Carper Urges Bipartisan Compromise on Clean Air
Republicans Must Work with Democrats to Develop Multi-Pollutant Legislation
WASHINGTON (Jan. 26, 2005) – Sen. Tom Carper, D-Del., ranking member of the Senate Clean Air, Climate Change and Nuclear Safety Subcommittee, issued the following statement at the Jan. 26 hearing on the need for multi-pollutant air legislation: “To pass multi-pollutant legislation this year will require agreement and cooperation from both sides of the aisle. Clean air does not have to be a partisan issue. If you look back at the history of this committee, the most significant environmental laws all passed with overwhelming support of both Democrats and Republicans. I hope that will be the case here. I have opposed the president’s Clear Skies plan because I think we can do better. The president’s plan does not go far enough, fast enough, and it completely misses the mark on carbon dioxide and global warming. In order to get a bill through Congress and attract significant support from Democrats, we have to be willing to take the first steps toward regulating carbon dioxide.
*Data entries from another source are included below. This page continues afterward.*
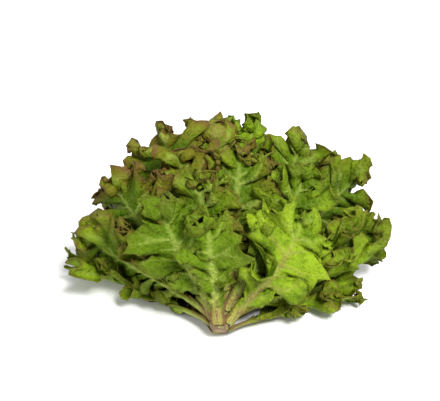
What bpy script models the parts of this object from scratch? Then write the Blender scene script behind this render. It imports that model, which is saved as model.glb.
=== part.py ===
"""A head of lollo rosso lettuce, cut at the stem and lying on its side.

The head is a short stem with loose leaves round it. Every leaf is a thin blade on a thick rib, with a
frilled edge that is much longer than the leaf is wide, so it buckles into waves.

The leaves nest. A point of a leaf is given by its layer (1 is the outermost leaf, 0 the heart), its azimuth
round the stem's axis and its reach, the distance from the point that the leaves fan out from. The layers
open like nested cones, and the floor presses the lower ones flat, so leaves of different layers stay clear
of each other however they wave.
"""

import math

import bpy
import numpy as np
from mathutils import Matrix

# Driving dimensions, in metres
STEM_RADIUS = 0.0066
STEM_TIP_RADIUS = 0.0036
STEM_LENGTH = 0.056
STEM_SIDES = 20
STEM_LEVELS = 6
CUT_HEIGHT = 0.0140  # centre of the cut face above the floor
FAN_BACK = 0.006  # the leaves fan out from a point this far outside the cut face
FIRST_FOOT = 0.003  # the outermost leaf leaves the stem this far above the cut
FEET_SPREAD = 0.046  # and the innermost this much further on
BLADE_THICKNESS = 0.0009
PRESSED_THICKNESS = 0.0007  # least height of a blade's upper face above the floor
RIB_DEPTH = 0.0026  # how much a rib adds to the blade at the leaf's foot
PETIOLE_HALF_WIDTH = 0.0046
STEM_GAP = 0.0003
FLOOR_SINK = 0.0022  # how far the lowest leaf would sink below the floor if it were not pressed flat
FULL_REACH = 0.178  # reach at which sag and bend are as given below
BEND_FROM = 0.073  # beyond this reach the leaves on top bend in
LEAST_ROUND = 0.012  # least radius round the axis that a blade is wrapped on

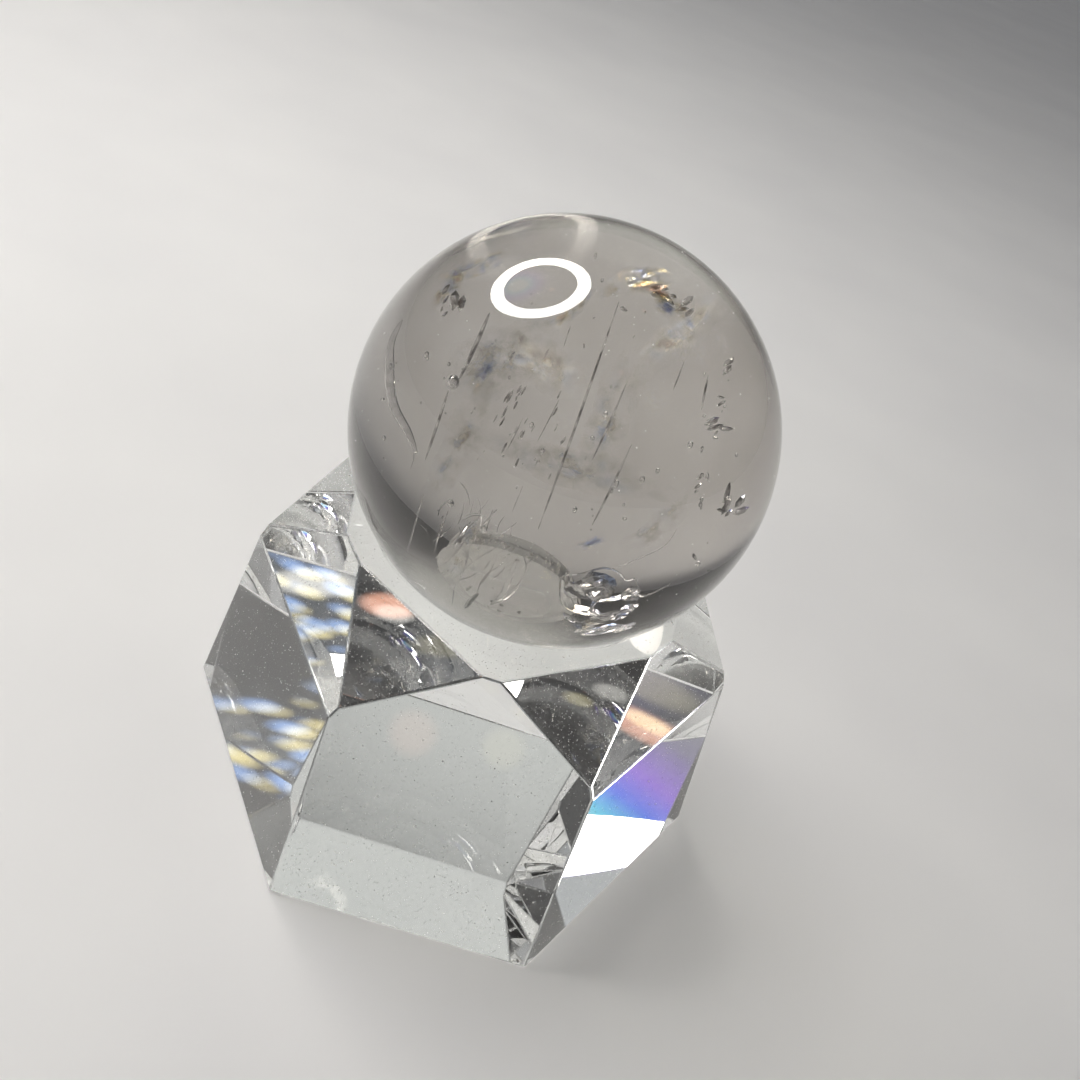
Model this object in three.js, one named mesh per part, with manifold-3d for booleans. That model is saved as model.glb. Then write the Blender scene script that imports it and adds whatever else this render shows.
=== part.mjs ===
// A crystal ball on its display stand: a polished quartz sphere that rests, by its own weight,
// in the spherical hollow of a ground and polished glass block.
// Millimetres, +Z up. The origin is the centre of the stand's flat underside.
import * as THREE from "three";
import { mergeVertices } from "three/addons/utils/BufferGeometryUtils.js";
import Module from "manifold-3d";

// Ball
const ballRadius = 25;
const ballSegments = 48; // round the equator, half as many from pole to pole

// Stand
const standHeight = 36.6;
const ballCentreHeight = 53.7; // the ball sinks 7.9 mm below the stand's top
const hollowGap = 0.3; // between the ball and the hollow that it rests in
const blankRadius = 42; // the rough block, before its facets are ground
const blankMargin = 5; // spare stock above and below the finished height

// The stand's facets repeat every third of a turn. Each set is ground at its own angle.
// azimuths: degrees round the axis; distance: from the axis to the facet at the given height;
// tilt: how far the facet leans back from upright, in degrees.
const thirdTurn = 120;
const frontAzimuth = -90;
const starOffset = 37; // the top facets lie in pairs, this far to either side of each main side
const facetSets = [
  { name: "main side", offsets: [0], distance: 31.25, height: 0, tilt: 8.5 },
  { name: "corner side", offsets: [60], distance: 29.4, height: 0, tilt: 5.3 },
  { name: "shoulder", offsets: [60], distance: 21.9, height: standHeight, tilt: 25.2 },
  { name: "star", offsets: [-starOffset, starOffset], distance: 21.1, height: standHeight, tilt: 45.4 },
];

const quartz = new THREE.MeshStandardMaterial({ color: 0xe9e6e1, roughness: 0.04, metalness: 0 });
const opticalGlass = new THREE.MeshStandardMaterial({ color: 0xdfe6e3, roughness: 0.05, metalness: 0 });

const wasm = await Module();
wasm.setup();

function solidFrom(geometry) {
  geometry.deleteAttribute("normal");
  geometry.deleteAttribute("uv");
  const merged = mergeVertices(geometry, 1e-4);
  return new wasm.Manifold(
    new wasm.Mesh({
      numProp: 3,
      vertProperties: merged.attributes.position.array,
      triVerts: new Uint32Array(merged.index.array),
    }),
  );
}

function geometryFrom(solid) {
  const mesh = solid.getMesh();
  return new THREE.BufferGeometry()
    .setAttribute("position", new THREE.BufferAttribute(mesh.vertProperties, 3))
    .setIndex(new THREE.BufferAttribute(mesh.triVerts, 1))
    .toNonIndexed();
}

// A sphere with its poles on the Z axis.
function sphere(radius, centreHeight) {
  return new THREE.SphereGeometry(radius, ballSegments, ballSegments / 2)
    .rotateX(Math.PI / 2)
    .translate(0, 0, centreHeight);
}

// The block of space outside one facet's plane, which grinding takes away.
function grindingBlock(azimuth, distance, height, tilt) {
  const size = 4 * blankRadius;
  return new THREE.BoxGeometry(size, size, size)
    .translate(size / 2, 0, 0)
    .rotateY(-THREE.MathUtils.degToRad(tilt))
    .translate(distance, 0, height)
    .rotateZ(THREE.MathUtils.degToRad(azimuth));
}

function roughBlock() {
  const height = standHeight + 2 * blankMargin;
  return new THREE.CylinderGeometry(blankRadius, blankRadius, height, ballSegments)
    .rotateX(Math.PI / 2)
    .translate(0, 0, standHeight / 2);
}

// A slab above or below the stand, whose near face is a flat end of the stand.
function endSlab(centreHeight) {
  const width = 4 * blankRadius;
  return new THREE.BoxGeometry(width, width, standHeight).translate(0, 0, centreHeight);
}

function facetedStand() {
  let solid = solidFrom(roughBlock());
  solid = solid.subtract(solidFrom(endSlab(-standHeight / 2)));
  solid = solid.subtract(solidFrom(endSlab(1.5 * standHeight)));
  for (const { offsets, distance, height, tilt } of facetSets) {
    for (let third = 0; third < 3; third++) {
      for (const offset of offsets) {
        const azimuth = frontAzimuth + third * thirdTurn + offset;
        solid = solid.subtract(solidFrom(grindingBlock(azimuth, distance, height, tilt)));
      }
    }
  }
  const hollow = solidFrom(sphere(ballRadius + hollowGap, ballCentreHeight));
  return geometryFrom(solid.subtract(hollow));
}

function namedMesh(name, geometry, material) {
  geometry.computeVertexNormals();
  const mesh = new THREE.Mesh(geometry, material);
  mesh.name = name;
  return mesh;
}

const crystalBall = new THREE.Group();
crystalBall.add(namedMesh("faceted_stand", facetedStand(), opticalGlass));
crystalBall.add(namedMesh("crystal_ball", sphere(ballRadius, ballCentreHeight), quartz));

export default crystalBall;
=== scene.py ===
"""A natural quartz ball on its faceted glass stand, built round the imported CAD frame. Metres, +Z up."""

import math
import random

import bmesh
import bpy
from mathutils import Matrix, Vector, noise


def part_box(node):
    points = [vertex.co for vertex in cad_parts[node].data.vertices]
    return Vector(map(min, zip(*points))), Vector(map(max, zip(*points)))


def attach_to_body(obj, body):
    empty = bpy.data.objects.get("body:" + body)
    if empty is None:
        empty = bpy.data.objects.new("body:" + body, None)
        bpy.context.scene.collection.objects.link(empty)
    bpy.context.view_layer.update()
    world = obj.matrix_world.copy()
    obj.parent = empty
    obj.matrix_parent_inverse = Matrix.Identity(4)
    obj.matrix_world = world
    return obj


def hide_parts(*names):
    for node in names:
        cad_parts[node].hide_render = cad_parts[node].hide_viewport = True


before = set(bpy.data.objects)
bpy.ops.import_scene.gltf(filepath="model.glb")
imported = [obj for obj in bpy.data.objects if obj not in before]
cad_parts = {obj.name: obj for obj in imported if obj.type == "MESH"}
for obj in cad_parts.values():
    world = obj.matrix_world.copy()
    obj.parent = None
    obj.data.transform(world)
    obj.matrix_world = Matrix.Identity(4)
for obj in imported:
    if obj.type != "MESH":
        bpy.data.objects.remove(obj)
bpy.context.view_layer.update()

# ---------------------------------------------------------------- driving dimensions, from the frame
MM = 0.001
BALL_LOW, BALL_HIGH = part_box("crystal_ball")
BALL_CENTRE = (BALL_LOW + BALL_HIGH) / 2
BALL_RADIUS = (BALL_HIGH - BALL_LOW).z / 2
STAND_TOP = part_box("faceted_stand")[1].z

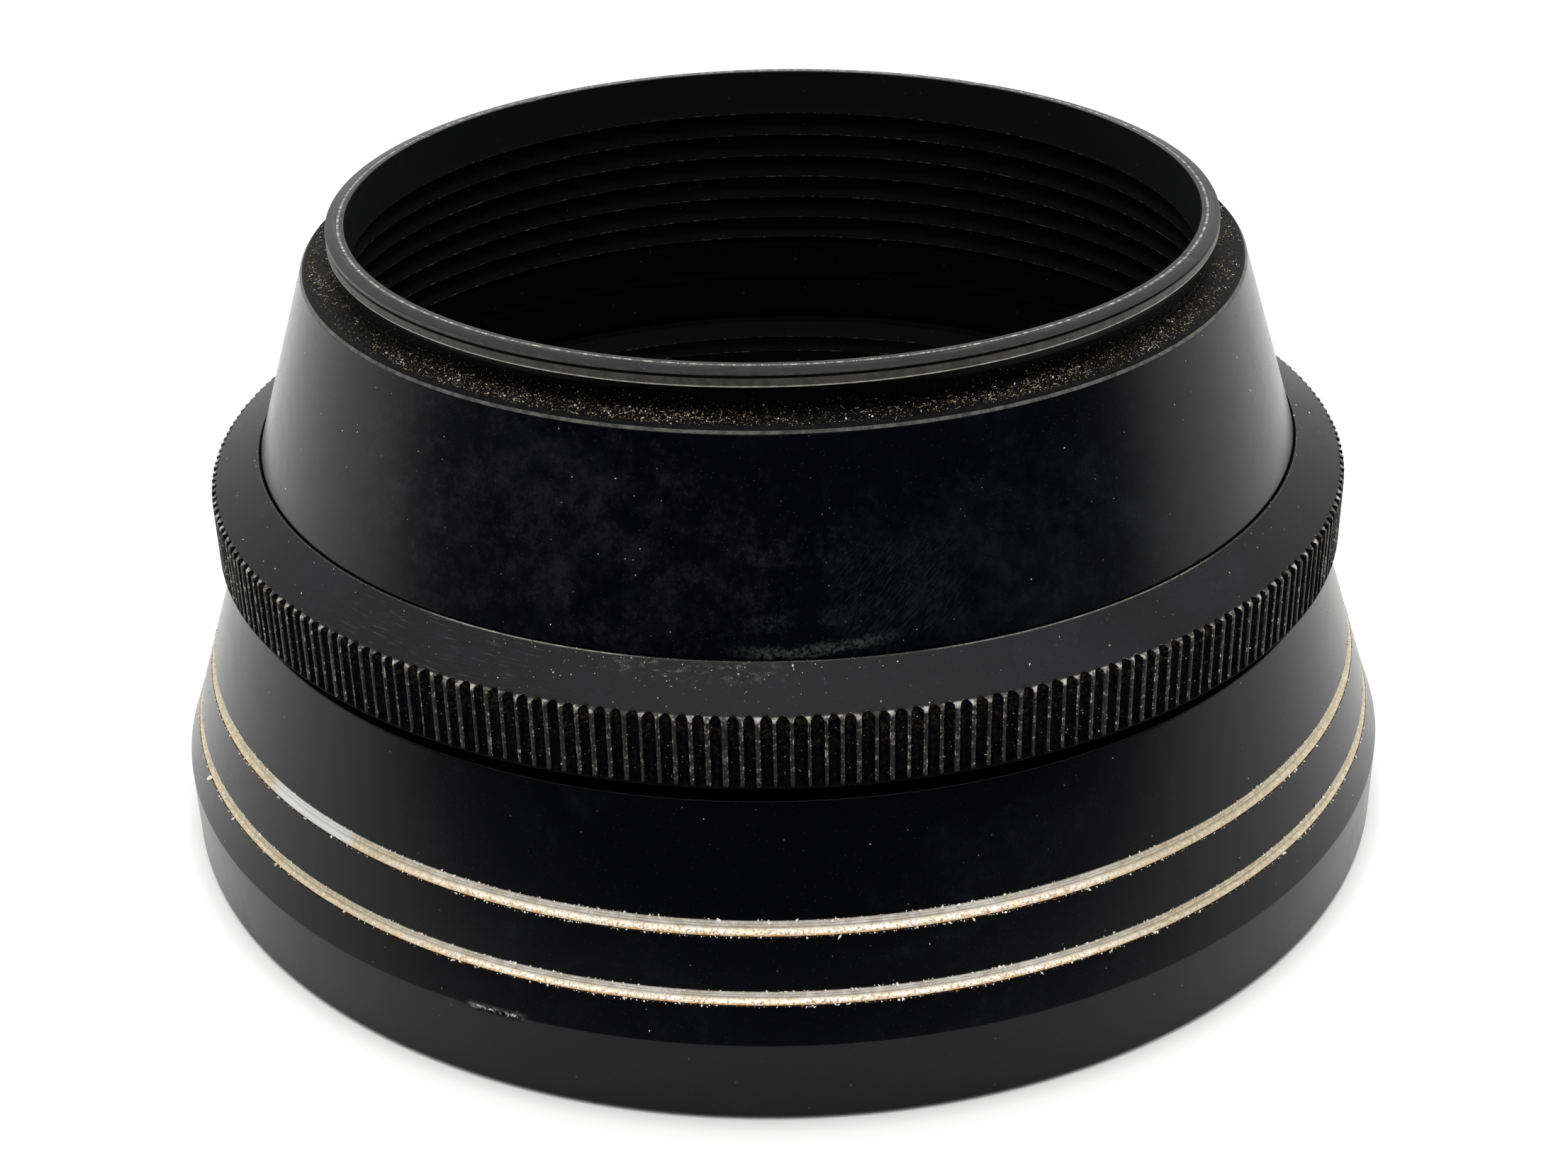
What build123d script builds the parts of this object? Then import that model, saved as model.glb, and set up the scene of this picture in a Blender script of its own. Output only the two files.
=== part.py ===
from build123d import *
import math
import os

os.makedirs("parts", exist_ok=True)

# A two-section screw-in metal lens hood, standing on its wide front mouth.
# The front shade is the base. The rear cone, with the thread that screws into
# the lens, seats on the shade's neck, and a knurled coupling ring, captive on
# the rear cone's flange, screws on the same neck and draws the two together.
# The hood is turned all over, so every piece is revolved about Z.
# Millimetres. +Z runs from the front mouth (z = 0) up to the lens end.

# ---- driving dimensions ----
height = 44.8
thread_r = 31.0             # M62 x 0.75 male thread at the lens end
thread_bottom_z = 43.89
thread_relief_r = 30.4
rim_outer_r = 30.3
neck_bore_r = 29.72
neck_bore_bottom_z = 41.3

shoulder_z = 41.95
shoulder_flat_r = 32.7
shoulder_edge_r = 33.03
shoulder_edge_z = 41.6
cone_foot_r = 37.15
cone_foot_z = 28.77

joint_z = 25.0              # rear cone seats on the front shade here
flange_r = 38.97
flange_bottom_z = 26.0
flange_top_z = 27.55
spigot_r = 38.0
rear_mouth_r = 35.6

ring_r = 40.87
ring_bottom_z = 21.9
ring_edge_z = 26.68         # top of the knurled wall
ring_lip_z = 27.6           # underside of the lip that holds the flange
ring_crown_z = 28.75
running_gap = 0.05          # radial clearance of the bearing and the coupling thread
knurl_count = 256
knurl_depth = 0.42
knurl_width = 0.68
knurl_bottom_z = 22.12

wire_section_r = 0.33       # spring wire that keeps the ring on the rear cone
wire_centre_r = 38.95
wire_z = 25.55
wire_groove_r = 39.4
wire_groove_half = 0.38
wire_arc = 342              # degrees; the wire ring is split

coupling_thread_r = 39.0    # male coupling thread on the front shade's neck
filter_seat_r = 37.6        # drop-in filter recess in the neck
filter_ledge_z = 20.3
ledge_r = 36.6
ledge_bottom_z = 18.8
neck_foot_z = 20.5

band_r = 45.0               # plain band round the front mouth
band_top_z = 5.85
cone_start_r = 44.88
cone_slope = 0.3375         # radius lost per millimetre of height
mouth_outer_r = 44.74
mouth_inner_r = 43.2
shade_wall = 2.9

trim_depth = 0.5
trim_recess = 0.04
upper_trim_z = (12.39, 13.38)
lower_trim_z = (8.22, 9.10)

ridge_pitch = 2.04          # anti-reflection ridges, both sections
ridge_depth = 0.55
ridge_undercut = 0.2
chamfer_size = 0.3


def shade_r(z):
    """Outside radius of the front shade's cone at height z."""
    return cone_start_r - cone_slope * (z - band_top_z)


def ridges(crest_r, top_z, count, depth):
    """Saw-tooth bore going down: each crest overhangs the groove below it."""
    points = []
    for i in range(count):
        z = top_z - i * ridge_pitch
        points.append((crest_r(z), z))
        points.append((crest_r(z) + depth, z - ridge_undercut))
    return points


def trim_groove(z_range):
    """Outline of one trim groove in the shade's cone, from its lower edge up."""
    low, high = z_range
    return [
        (shade_r(low), low),
        (shade_r(low) - trim_depth, low),
        (shade_r(high) - trim_depth, high),
        (shade_r(high), high),
    ]


def trim_section(z_range):
    """Outline of one trim ring, sunk a hair below the cone."""
    low, high = z_range
    return [
        (shade_r(low) - trim_depth, low),
        (shade_r(low) - trim_recess, low),
        (shade_r(high) - trim_recess, high),
        (shade_r(high) - trim_depth, high),
    ]


# ---- front shade: flared cone, plain band, neck with the filter seat ----
shade_outline = [
    (mouth_outer_r, 0),
    (band_r, chamfer_size),
    (band_r, band_top_z),
    (cone_start_r, band_top_z),
    *trim_groove(lower_trim_z),
    *trim_groove(upper_trim_z),
    (shade_r(neck_foot_z), neck_foot_z),
    (coupling_thread_r - 0.4, neck_foot_z),
    (coupling_thread_r - 0.4, ring_bottom_z - 0.5),
    (coupling_thread_r, ring_bottom_z - 0.1),
    (coupling_thread_r, joint_z - chamfer_size),
    (coupling_thread_r - chamfer_size, joint_z),
    (filter_seat_r, joint_z),
    (filter_seat_r, filter_ledge_z),
    (ledge_r, filter_ledge_z),
    (ledge_r, ledge_bottom_z),
    (shade_r(ledge_bottom_z) - shade_wall + ridge_depth, ledge_bottom_z - ridge_undercut),
    *ridges(lambda z: shade_r(z) - shade_wall, ledge_bottom_z - ridge_pitch, 7, ridge_depth),
    (mouth_inner_r - chamfer_size, 1.2),
    (mouth_inner_r, 0),
]
with BuildPart() as front_shade:
    with BuildSketch(Plane.XZ):
        with BuildLine():
            Polyline(*shade_outline, close=True)
        make_face()
    revolve(axis=Axis.Z)
front_shade.part.label = "front_shade"
export_step(front_shade.part, "parts/front_shade.step")

# ---- trim rings: two bright metal rings let into the shade's cone ----
with BuildPart() as upper_trim_ring:
    with BuildSketch(Plane.XZ):
        with BuildLine():
            Polyline(*trim_section(upper_trim_z), close=True)
        make_face()
    revolve(axis=Axis.Z)
upper_trim_ring.part.label = "upper_trim_ring"
export_step(upper_trim_ring.part, "parts/upper_trim_ring.step")

with BuildPart() as lower_trim_ring:
    with BuildSketch(Plane.XZ):
        with BuildLine():
            Polyline(*trim_section(lower_trim_z), close=True)
        make_face()
    revolve(axis=Axis.Z)
lower_trim_ring.part.label = "lower_trim_ring"
export_step(lower_trim_ring.part, "parts/lower_trim_ring.step")

# ---- rear cone: lens thread, shoulder, cone, flange and ridged bore ----
last_ridge_z = neck_bore_bottom_z - 6 * ridge_pitch
rear_slope = (rear_mouth_r - neck_bore_r) / (neck_bore_bottom_z - joint_z)
cone_outline = [
    (spigot_r, joint_z),
    (spigot_r, flange_bottom_z),
    (flange_r, flange_bottom_z),
    (flange_r, flange_top_z),
    (cone_foot_r, flange_top_z),
    (cone_foot_r, cone_foot_z),
    (shoulder_edge_r, shoulder_edge_z),
    (shoulder_flat_r, shoulder_z),
    (thread_relief_r, shoulder_z),
    (thread_relief_r, thread_bottom_z - chamfer_size),
    (thread_r, thread_bottom_z),
    (thread_r, height - chamfer_size),
    (rim_outer_r, height),
    (neck_bore_r, height),
    *ridges(
        lambda z: neck_bore_r + rear_slope * (neck_bore_bottom_z - z),
        neck_bore_bottom_z,
        7,
        rear_slope * ridge_pitch + 0.15,
    ),
    (rear_mouth_r - 0.9, last_ridge_z - 1.0),
    (rear_mouth_r + 0.4, last_ridge_z - 1.2),
    (rear_mouth_r + 0.4, joint_z + 0.6),
    (rear_mouth_r, joint_z + chamfer_size),
    (rear_mouth_r, joint_z),
]
with BuildPart() as rear_cone:
    with BuildSketch(Plane.XZ):
        with BuildLine():
            Polyline(*cone_outline, close=True)
        make_face()
    revolve(axis=Axis.Z)
rear_cone.part.label = "rear_cone"
export_step(rear_cone.part, "parts/rear_cone.step")

# ---- coupling ring: sloped crown, lip over the flange, straight knurl ----
ring_bore_r = coupling_thread_r + running_gap
lip_bore_r = cone_foot_r + running_gap
ring_outline = [
    (ring_bore_r + chamfer_size, ring_bottom_z),
    (ring_r - 0.12, ring_bottom_z),
    (ring_r, ring_bottom_z + 0.12),
    (ring_r, ring_edge_z),
    (lip_bore_r + 0.1, ring_crown_z),
    (lip_bore_r, ring_crown_z - 0.1),
    (lip_bore_r, ring_lip_z),
    (ring_bore_r, ring_lip_z),
    (ring_bore_r, wire_z + wire_groove_half),
    (wire_groove_r, wire_z + wire_groove_half),
    (wire_groove_r, wire_z - wire_groove_half),
    (ring_bore_r, wire_z - wire_groove_half),
    (ring_bore_r, ring_bottom_z + chamfer_size),
]
with BuildPart() as coupling_ring:
    with BuildSketch(Plane.XZ):
        with BuildLine():
            Polyline(*ring_outline, close=True)
        make_face()
    revolve(axis=Axis.Z)
    with BuildSketch(Plane.XY.offset(knurl_bottom_z)):
        with PolarLocations(ring_r, knurl_count):
            Polygon(
                (-knurl_depth, 0),
                (knurl_depth / 4, knurl_width * 5 / 8),
                (knurl_depth / 4, -knurl_width * 5 / 8),
                align=None,
            )
    extrude(amount=ring_crown_z - knurl_bottom_z, mode=Mode.SUBTRACT)
coupling_ring.part.label = "coupling_ring"
export_step(coupling_ring.part, "parts/coupling_ring.step")

# ---- keeper wire: split spring ring in the coupling ring's groove ----
with BuildPart() as keeper_wire:
    with BuildSketch(Plane.XZ):
        with Locations((wire_centre_r, wire_z)):
            Circle(wire_section_r)
    revolve(axis=Axis.Z, revolution_arc=wire_arc)
keeper_wire.part.label = "keeper_wire"
export_step(keeper_wire.part, "parts/keeper_wire.step")
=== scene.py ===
"""Looks of the lens hood: turned black metal, straight knurl, bright trim lines, wear and dust."""

import math
from functools import partialmethod

import bpy
import numpy as np
from mathutils import Matrix, Vector


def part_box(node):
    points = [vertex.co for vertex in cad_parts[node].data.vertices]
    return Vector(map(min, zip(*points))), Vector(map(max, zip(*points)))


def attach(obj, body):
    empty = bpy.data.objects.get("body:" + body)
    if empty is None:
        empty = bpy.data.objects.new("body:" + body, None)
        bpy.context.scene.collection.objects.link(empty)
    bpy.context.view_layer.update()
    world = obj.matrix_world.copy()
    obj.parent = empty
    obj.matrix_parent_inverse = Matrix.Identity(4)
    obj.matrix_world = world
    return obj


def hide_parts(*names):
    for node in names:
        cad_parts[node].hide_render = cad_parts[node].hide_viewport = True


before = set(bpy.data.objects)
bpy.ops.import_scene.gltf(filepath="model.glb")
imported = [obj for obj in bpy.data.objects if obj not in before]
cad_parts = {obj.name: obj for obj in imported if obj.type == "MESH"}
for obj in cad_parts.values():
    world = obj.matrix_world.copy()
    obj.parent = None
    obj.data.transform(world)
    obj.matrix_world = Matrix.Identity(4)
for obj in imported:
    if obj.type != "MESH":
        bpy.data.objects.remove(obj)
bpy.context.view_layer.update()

MM = 0.001


def cad_mm(node):
    """(radius, lowest z, highest z) of a round CAD node, in millimetres."""
    low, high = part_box(node)
    return high.x / MM, low.z / MM, high.z / MM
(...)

And we have to be willing to pursue other pollutants – mercury, nitrogen oxide and sulfur dioxide – more aggressively. If we establish the right targets and timelines, American ingenuity will meet the challenge. Clean technologies will come to market, emissions will be reduced, and the public health will be protected. Where we go from here is largely up to the president and the leadership of this committee. I am concerned about reports saying the White House wants to move Clear Skies through the Senate without engaging Democrats about what is best for the country. If the approach to moving this bill is going to be ‘my way or the highway’, then we’re going to end up in a traffic jam. I hope we can work through our differences and produce legislation that will improve our air quality in a cost-effective way.” Carper is the primary author of legislation, titled the Clean Air Planning Act, which would more aggressively reduce power plant emissions of sulfur dioxide, mercury, and nitrogen oxide than the president’s proposal, while taking the first steps toward reducing carbon dioxide emissions. The bill as introduced in the last Congress has strong bipartisan support in the Senate, including Republicans Lincoln Chafee, Judd Gregg and Lamar Alexander. According to EPA data, the bill would produce nearly $60 billion more in public health benefits and prevent nearly 6,000 more premature deaths than the White House plan in 2020 – but it would only cost 2 percent more to implement.